Depending on your theme, you may need to fix up the CSS, as <html>… being the root element and all, is now the canvas!

I’ve prepared a patch for WordPress 1.5.x to enable application/xhtml+xml and some more, which applies all the above changes plus fixing Kubrick as its CSS by default doesn’t quite work in “Draconian Mode™”. You can apply the patch by downoading it to your WordPress directory and issuing a simple:


patch -u -p1 < wordpress15x-xhtmlmime.patch

Happy patching! :D

Filed under: Software

23 Comments »

  1. I really like the idea to serve XHTML the way it should be served, but when I use your patch Firefox complains about undefine entities. Anything that begins with an ampersand and ends with a semicolon seems a no-go and it is not just the theme it is in. What did you do to fix this?

    Comment by Tjaard18:19:36 UTC on the 13th of May, 2005

  2. The thing is with XML, of which XHTML is a subset, is that named entities must be defined. The only ones which XML has by default are amp, lt, gt, apos & quot. When an XHTML browser sees XHTML, the DTD also defines all commonly used HTML entities such as nbsp, raquo and so on. To be honest I’ve never come across the issue with Firefox you mention (that includes really old versions before Firefox was called Firefox) since I’ve been sending XHTML with the XHTML MIME type for over 2 years now (with a small break when I first moved to WordPress).

    The only thing which may catch you out is if you include content to your blog via another source which may not encode characters at all, and thus letting slip of the odd ‘"’ or ‘<’… things which are quite easily solved by running the htmlspecialchars() function on offending strings in PHP.

    Comment by Jonathan Stanley18:47:56 UTC on the 13th of May, 2005

  3. The first thing that I encountered is that an xml declaration apparantly wasn’t allowed on the first line of the document. After that I got an xml parse error; indeed at the first occurrence of a &nbsp; . I’ll try it again using the default theme (definitely should work, right :) ? ) and else I’ll see what might be wrong with the server settings…

    I’ll keep you posted :) .

    Comment by Tjaard19:15:20 UTC on the 13th of May, 2005

  4. Okay, it seems to work now… just need some way to verify whether the pages are really served using the correct mime type, wget isn’t much help :) . Anyway, thanks for the patch, you got credited for it in my blog’s footer :) .

    Comment by Tjaard19:40:34 UTC on the 13th of May, 2005

  5. XML documents should always have the XML prologue, though a special case was made for XHTML when it’s sent as text/html so in the specification, this was optional.
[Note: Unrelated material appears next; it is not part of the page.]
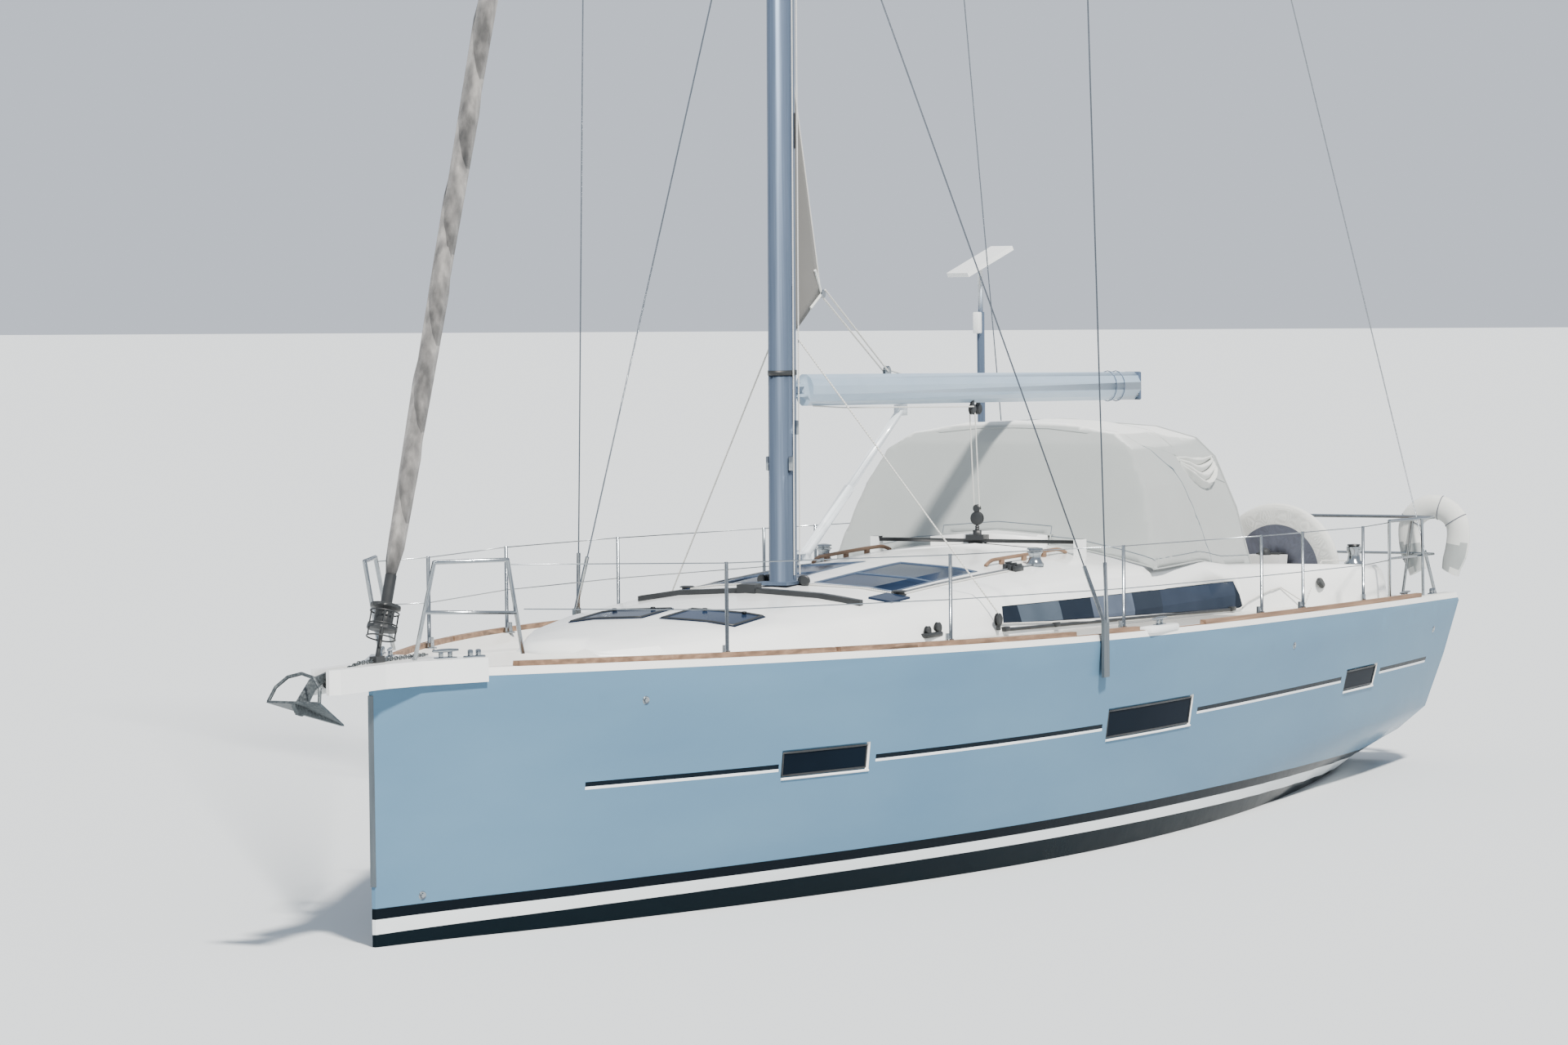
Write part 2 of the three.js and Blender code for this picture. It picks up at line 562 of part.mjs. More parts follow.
// One twisted blade, from the shaft's axis outwards along +Y
function propellerBlade(radius) {
  const rows = [
    [20, 40, 62, 14], [90, 60, 48, 11], [165, 72, 34, 8], [radius - 12, 40, 24, 5], [radius, 8, 22, 3]];
  const rings = rows.map(([y, half, pitch, thick]) => {
    const a = THREE.MathUtils.degToRad(pitch);
    const across = [[half, 0], [0, thick / 2], [-half, 0], [0, -thick / 2]];
    return across.map(([u, w]) => [u * Math.sin(a) + w * Math.cos(a), y, u * Math.cos(a) - w * Math.sin(a)]);
  });
  return loft(rings);
}

// Mast with its spreaders, boom with its vang, shrouds and stays
function mastX(z) {
  return MAST.x - MAST.rake * (z - MAST.foot);
}

const MAST_RINGS = [
  { z: MAST.foot + 20, size: 1 },
  { z: 14000, size: 1 },
  { z: MAST.head, size: 0.66 },
];
const TIPS = {
  lower: { x: 560, y: 1950, z: LOWER_SPREADER_Z + 110 },
  upper: { x: 640, y: 1380, z: UPPER_SPREADER_Z + 90 },
};

function mastLug(z) {
  const lug = join(box(PIVOT_X, mastX(z) - MAST.chord / 2 + 20, -26, 26, z - 20, z + 20),
    rod([PIVOT_X, 0, z - 20], [PIVOT_X, 0, z + 20], 26, 12));
  return join(lug, rod([PIVOT_X, 0, z - 52], [PIVOT_X, 0, z + 52], 9, 12));
}

// The fork that turns on a mast lug; its eyes clear the pin by a millimetre
function fork(z) {
  const cheeks = [26, -46].map((lift) => join(
    box(960, PIVOT_X, -28, 28, z + lift, z + lift + 20),
    rod([PIVOT_X, 0, z + lift], [PIVOT_X, 0, z + lift + 20], 28, 12),
  ));
  const bridge = box(950, 1030, -28, 28, z - 46, z + 46);
  return cut(join(...cheeks, bridge), rod([PIVOT_X, 0, z - 80], [PIVOT_X, 0, z + 80], 10, 12));
}

const VANG_Z = 2075;

function mastTube(grow) {
  return loft(MAST_RINGS.map(({ z, size }) => {
    const ring = [];
    for (let i = 0; i < 16; i += 1) {
      const u = (i * Math.PI * 2) / 16;
      const across = (MAST.width / 2) * size + grow;
      ring.push([mastX(z) + ((MAST.chord / 2) * size + grow) * Math.cos(u), across * Math.sin(u), z]);
    }
    return ring;
  }));
}

function makeMast() {
  const pieces = [mastTube(0)];
  pieces.push(box(MAST.x - 180, MAST.x + 180, -120, 120, MAST.foot + 0.5, MAST.foot + 22));
  for (const tip of Object.values(TIPS)) {
    const rootX = mastX(tip.z);
    for (const side of [1, -1]) {
      const spar = new THREE.CylinderGeometry(34, 62, Math.hypot(rootX - tip.x, tip.y), 8);
      spar.scale(1, 1, 0.3);
      spar.rotateZ(-Math.PI / 2);
      const outwards = new THREE.Vector3(tip.x - rootX, tip.y * side, 110).normalize();
      const chordwise = new THREE.Vector3(-tip.y * side, tip.x - rootX, 0).normalize();
      const upwards = outwards.clone().cross(chordwise);
      spar.applyMatrix4(new THREE.Matrix4().makeBasis(outwards, chordwise, upwards));
      spar.translate((rootX + tip.x) / 2, (tip.y * side) / 2, tip.z - 55);
      pieces.push(toSolid(spar));
    }
  }
  pieces.push(box(mastX(MAST.head) - 300, mastX(MAST.head) + 130, -35, 35, MAST.head - 30, MAST.head + 30));
  pieces.push(rod([mastX(MAST.head) - 40, 0, MAST.head], [mastX(MAST.head) - 40, 0, MAST.head + 900], 8, 6));
  pieces.push(mastLug(BOOM.startZ), mastLug(VANG_Z));
  place('mast', cut(join(...pieces), roofClear), SILVER);
}

function makeBoom() {
  const rings = [[BOOM.start, BOOM.startZ], [BOOM.end, BOOM.endZ]].map(([x, z]) => {
    const ring = [];
    for (let i = 0; i < 12; i += 1) {
      const u = ((i + 0.5) * Math.PI * 2) / 12;
      ring.push([x, (BOOM.width / 2) * Math.cos(u) * 1.03, z + (BOOM.height / 2) * Math.sin(u) * 1.03]);
    }
    return ring;
  });
  place('boom', join(loft(rings), fork(BOOM.startZ)), WHITE);
  const end = [-560, 0, 3072];
  const strut = join(rod([1000, 0, VANG_Z + 15], [300, 0, 2528], 40), rod([300, 0, 2528], end, 30));
  const top = box(-620, -500, -26, 26, 3030, 3112);
  const boomBody = loft(rings);
  place('vang', cut(join(strut, top, fork(VANG_Z)), boomBody.translate([0, 0, -SEAT_GAP])), WHITE);
}

function makeStays() {
  const plate = { x: CHAINPLATE_X, y: sheerHalf(CHAINPLATE_X), z: sheerZ(CHAINPLATE_X) };
  const foot = [plate.x, plate.y + 14, plate.z + 150];
  const foot2 = [plate.x + 40, plate.y + 14, plate.z + 150];
  const { lower, upper } = TIPS;
  const out = 16;
  const lowerTip = [lower.x - 20, lower.y + out, lower.z];
  const upperTip = [upper.x - 20, upper.y + out, upper.z];
  const mastSide = (z, size = 1) => [mastX(z), (MAST.width / 2) * size + 6, z];
  const shrouds = join(
    rod(along(foot, lowerTip, 150), lowerTip, 6, 6),
    rod(lowerTip, upperTip, 6, 6),
    rod(upperTip, mastSide(HOUNDS_Z, 0.83), 6, 6),
    rod(along(foot2, mastSide(LOWER_SPREADER_Z - 160), 150), mastSide(LOWER_SPREADER_Z - 160), 6, 6),
    rod(lowerTip, mastSide(UPPER_SPREADER_Z - 160), 5, 6),
    rod(foot, along(foot, lowerTip, 420), 15, 8),
    rod(foot2, along(foot2, mastSide(LOWER_SPREADER_Z - 160), 420), 15, 8),
    box(plate.x - 24, plate.x + 70, plate.y + 4, plate.y + 24, plate.z - 230, plate.z + 165),
  );
  const clearance = boxRound(plate);
  placePair('shrouds', cut(shrouds, hullClear, clearance), METAL);

  const craneX = mastX(MAST.head) - 250;
  const craneZ = MAST.head - 30 - 14 - SEAT_GAP;
  const quarter = [-6610, 1900, sheerZ(-6610) + GUNWALE];
  const leg = join(rod(along(quarter, [craneX, 30, craneZ], 150), [craneX, 30, craneZ], 5, 6),
    rod(quarter, along(quarter, [craneX, 30, craneZ], 380), 14, 8));
  const yoke = box(craneX - 18, craneX + 22, -45, 45, craneZ - 14, craneZ + 14);
  place('backstays', cut(join(leg, mirror(leg), yoke), hullClear), METAL);
}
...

The issue you are having is actually a PHP configuration issue in that you’ve allowed “short tags”, so the following prologue in your template:


    <?xml version="1.0" encoding="UTF-8"?>

    … will actually get processed as PHP, which breaks things. ;)
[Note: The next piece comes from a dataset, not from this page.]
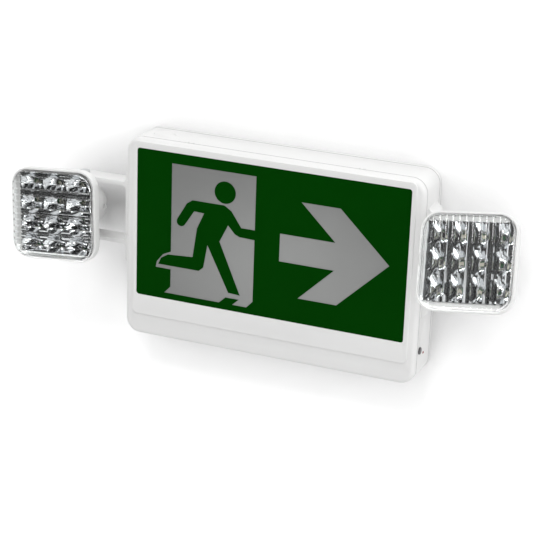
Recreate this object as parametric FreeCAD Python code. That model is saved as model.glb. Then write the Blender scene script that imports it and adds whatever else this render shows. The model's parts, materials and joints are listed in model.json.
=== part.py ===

    The proper fix is to turn short tags off (it only encourages even sloppier coding in my opinion) or use echo:


    <?php echo '<?xml version="1.0" encoding="UTF-8"?>'."\n"; ?>

    The default WordPress does work, though various plugins you might have enabled may not be so kind. There are still a few bugs (perhaps intended features) in WordPress where there are some special cases which will case XML parsing havoc, though such cases wouldn’t have been valid XHTML output anyway. One arse-saving trick would be to use libtidy (assuming you got it compiled into your PHP install) and output buffer WordPresses output, which will then always be well-formed and valid XHTML! :D

    Comment by Jonathan Stanley19:42:36 UTC on the 13th of May, 2005

  6. It just occured to me… in order to get a stats javascript thingie working I had to put the script in a CDATA section (like <!--//--><![CDATA[//><!--). Now I’m just wondering… on a typical wordpress main page all posts have a commented metadata field (with rdf stuff), shouldn’t those by in a CDATA section as well?

    Comment by Tjaard13:07:27 UTC on the 16th of May, 2005

  7. Actually, all the <script> tricks are mutually exclusive depending if the document is served text/html or application/xhtml+xml. The best way to handle it in WordPress is to treat like serving the XML declaration, do one thing if it’s in an XML mode, do something else if not… which actually is just what my Google AdSense Injector plugin does, though admittedly limited to only that application.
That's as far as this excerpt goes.